У меня был близкий мой друг, физик, Миша Левин. Он был сыном известной специалистки по экономике, члена-корреспондента Академии наук, замдиректора Института мирового хозяйства и мировой политики Ревекки Сауловны Левиной. Ее арестовали после войны среди очень большого числа людей, которые пострадали за чтение воспоминаний Анны Сергеевны Аллилуевой, тетки Светланы. Сталин был рассержен. Чтение происходило дома, но публичное, много людей присутствовало. И были арестованы и тяжело осуждены не только все бывшие на чтении, но все, кто мог узнать о нем.
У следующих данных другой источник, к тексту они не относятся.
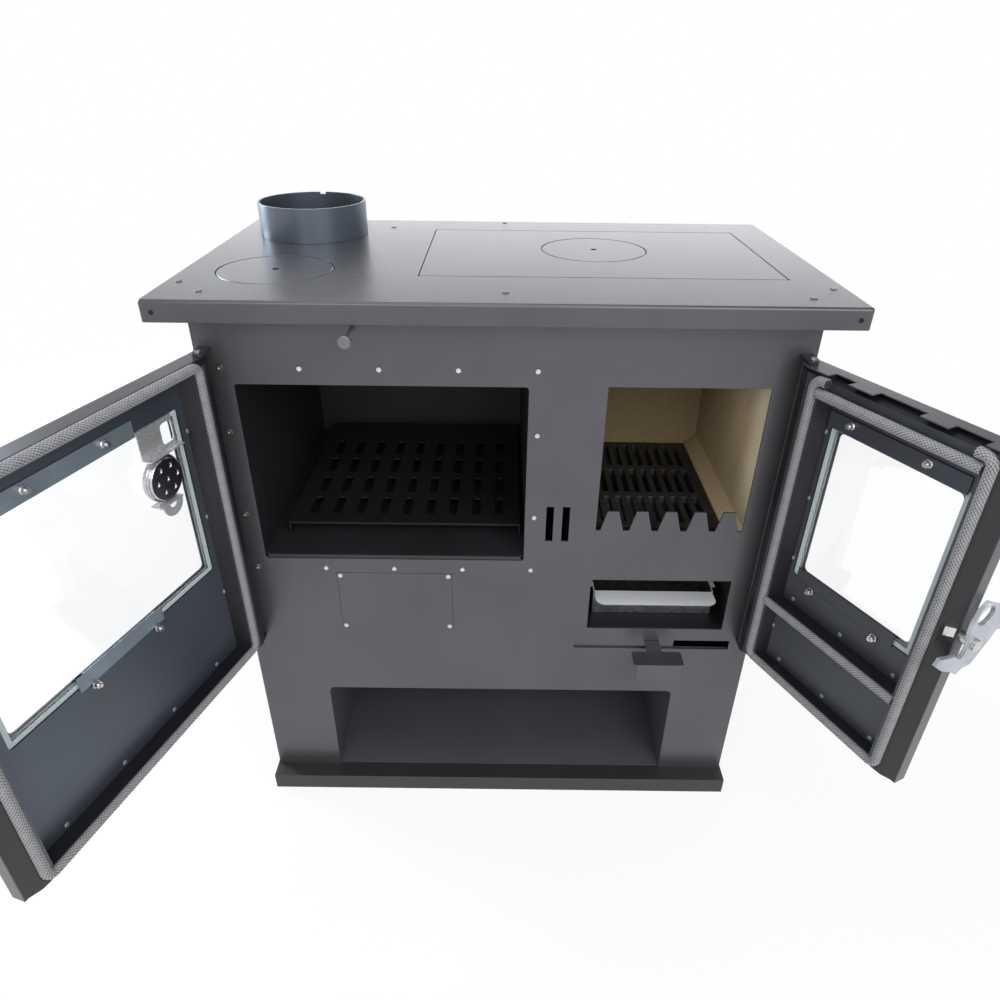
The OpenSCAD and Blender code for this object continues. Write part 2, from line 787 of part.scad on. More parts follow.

То есть пострадало несколько сотен людей. И Ревекка Сауловна, большевичка, прошедшая через гражданскую войну, героическая такая коммунистическая женщина, оказалась в одиночке, в очень тяжелой тюрьме, после зверских пыток. Она дожила до освобождения, до смерти Сталина, и Миша мне потом говорил, что он видел эти страшные следы пыток. И что она ему рассказала, Мише? «Когда я оказалась в одиночке, нужно было чем-то занять это пустое время». А я, Кома Иванов, друг ее сына, много тогда писал стихов, и когда мы собирались вместе — ну, такие полусемейные сборища, — я часто читал. Поэтому какие-то мои стихи она знала наизусть. И она говорила, что ей помогли перенести одиночку после пыток, представьте себе, вот эти воспоминания о моих стихах. Так что для чего-то я их все же писал!
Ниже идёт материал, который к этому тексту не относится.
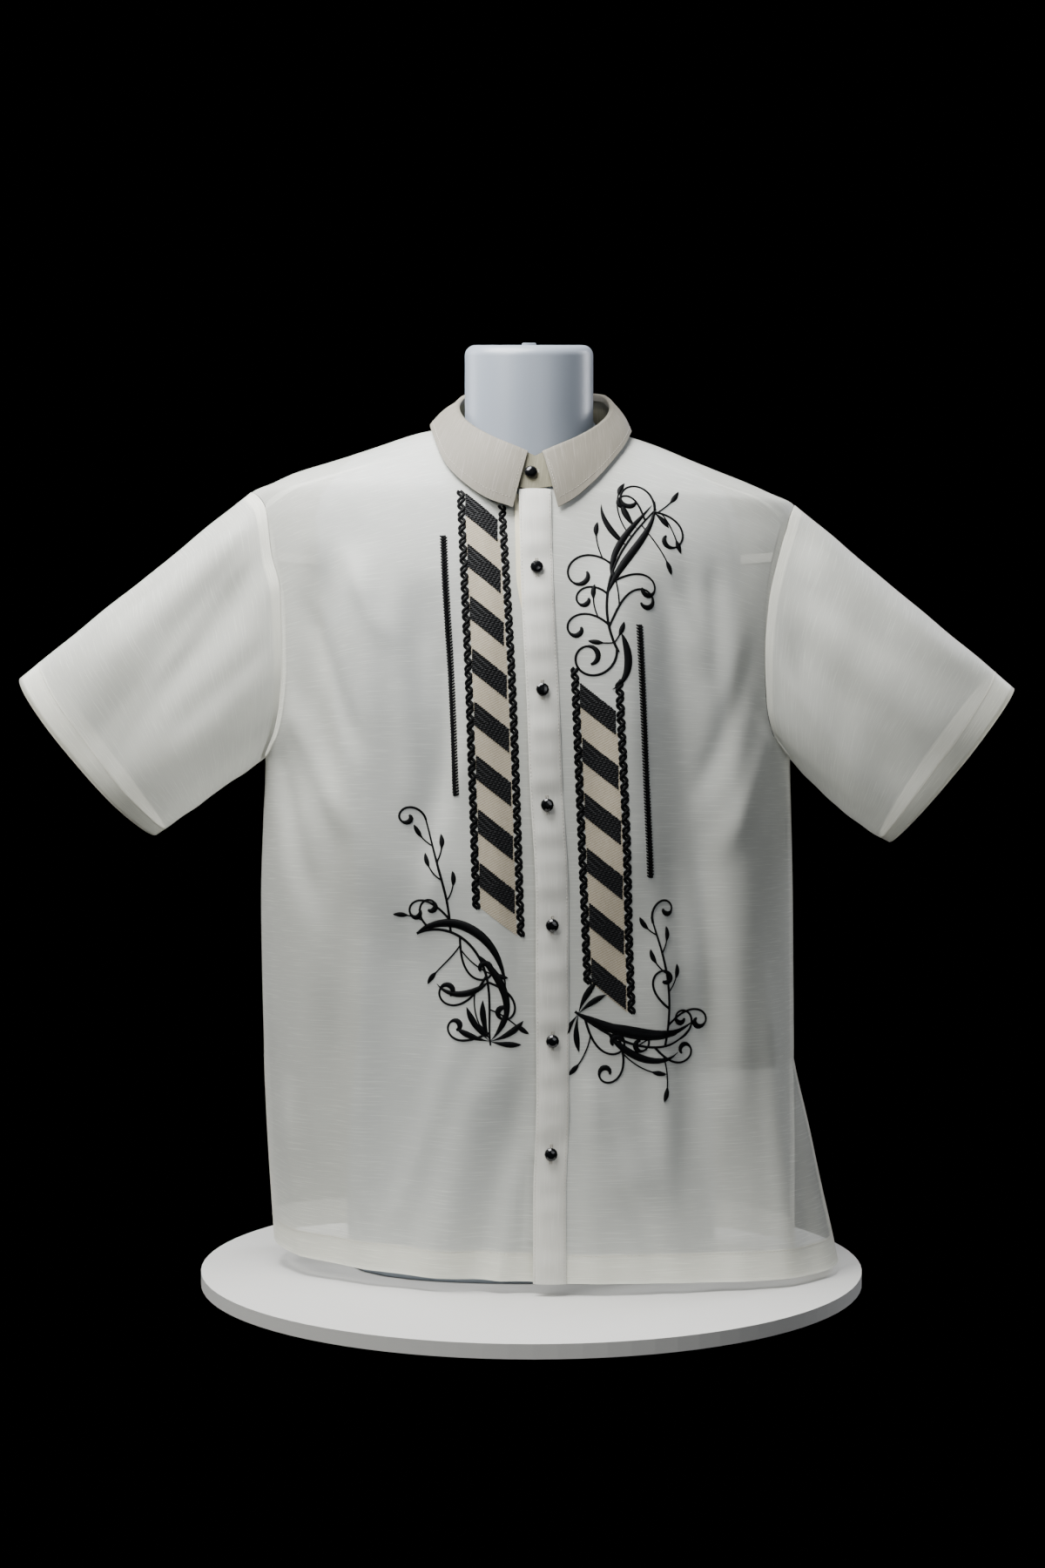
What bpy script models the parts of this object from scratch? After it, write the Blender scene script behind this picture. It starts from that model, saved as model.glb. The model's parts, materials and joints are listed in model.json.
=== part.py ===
"""Short-sleeved barong tagalog shirt on a limbless dress form.

Metres, +Z up, the shirt's front towards -Y, the origin at the middle of the form's flat base.
"Left" and "right" in the sizes are the viewer's, -X and +X. In the names of the pieces they are
the wearer's, as a tailor uses them, so front_left lies at +X.

Every level section of the shirt's body is half an ellipse in front and half an ellipse behind.
The pattern pieces are grids of points on that surface, each with its own wall inside it.
"""

import math
from collections import namedtuple

import bmesh
import bpy
from mathutils import Vector

FRONT, BACK = -1, 1
LEFT, RIGHT = -1, 1

# Cloth
WALL = 0.0012                   # cloth and seam allowance, as one wall
GAP = 0.0003                    # between pieces that are sewn or buttoned together
SEAM = GAP / 2                  # what each of two sewn edges keeps back
SEAM_STEP = 0.0004              # and what an edge keeps back at the armhole

# Heights
HEM = 0.0102
HEM_RISE = 0.0130               # how far the hem rises to the right front's slit
SLIT_TOP = 0.187
UNDERARM = 0.461
ARMPIT = 0.006                  # the lowest curve of the armhole, where it turns to the side seam
NECK_FRONT = 0.693
NECK_SIDE = {LEFT: 0.7635, RIGHT: 0.7590}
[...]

В некоторых отношениях XX век ужасен, потому что он показал, как далеко может зайти уничтожение одной части человечества другой. Мой опыт понимания русской истории, того, что произошло с русской интеллигенцией в двадцатом столетии, вот этот опыт погубленных поколений… Когда я был уже достаточно зрелым, из сталинских лагерей стали возвращаться люди. Я от многих старался узнать подробности — что они испытали и каким образом смогли потом продолжать жить, не потеряли интереса и вкуса к жизни. Я получил не только опыт моих собственных знакомых, которые вернулись из лагерей, но я получил и опыт моего отца, большая часть друзей и товарищей которого ниоткуда не вернулась. Пожалуй, этот двойной опыт был очень важен. Ниоткуда не вернулись — это значит, что я понимал худшую часть всего этого. То, что на самом деле грозит, — унижения, расправа, пытки, смерть. Всё. Я много сил положил на изучение биографии великого экономиста Кондратьева, который предсказал все мировые кризисы. Он, по существу, перевернул науку об истории мировой экономики. Он погибал в политическом лагере, куда его засунул Сталин. Напечатаны кусками письма Сталина заместителю Ягоды Агранову, где Сталин пишет, как нужно пытать Кондратьева и чего от него добиваться. А знаете чего? Чтобы он сказал, что его поддерживал Калинин. Калинин, который оставался до самой смерти представителем крестьянства в правительстве, был президентом. Вы представляете ужас этой страны, где реальный главный диктатор пишет одному из главных полицейских, как тот должен получить компрометирующие материалы на фиктивного президента?
Я довольно хорошо знал Шаламова. Я заочно познакомился с ним очень давно, потому что мне Пастернак как-то показал стихи, полученные от одного ссыльного, и сказал, что вот, человек ждет откликов, почитайте и пометьте, на что мне обратить внимание. И переписка Пастернака с Шаламовым началась в этот момент. Он был близким другом Надежды Яковлевны Мандельштам. Я у нее часто бывал, и мы там разговаривали. И я с ним спорил! Я ему говорил: «Вот вы настойчиво утверждаете, что человек в лагере обязательно надламывается, что и физически, и психически через это нельзя пройти безопасным образом. А как же вы сами? — говорил я ему. — Вы столько написали о лагере, и это все настоящее искусство». Он отвечал: «Нет, и со мной тоже все не в порядке».
Умирал он ужасным образом. К нему действительно вернулись эти ужасы лагеря, он был в такой богадельне, в доме для престарелых, а ему пришло в голову, что он опять попал в лагерь. Когда ему принесли постельное белье, он его спрятал, потому что боялся, что потом отнимут. То есть его безумные мысли о лагере продолжали его преследовать. В этом — один из больших расколов между ним и Солженицыным. Я обсуждал с Солженицыным «Архипелаг Гулаг», и он мне тогда рассказывал, что он думал пригласить Шаламова написать самую позднюю часть «Гулага», про последние годы, когда Солженицын уже сам вышел. Шаламов отказался, потому что общая концепция была другая. Концепция Шаламова более пессимистическая, он был уверен, что очень важно понять: этот опыт насквозь отрицательный. Ему казалось, что Солженицын, если хотите, чересчур оптимист.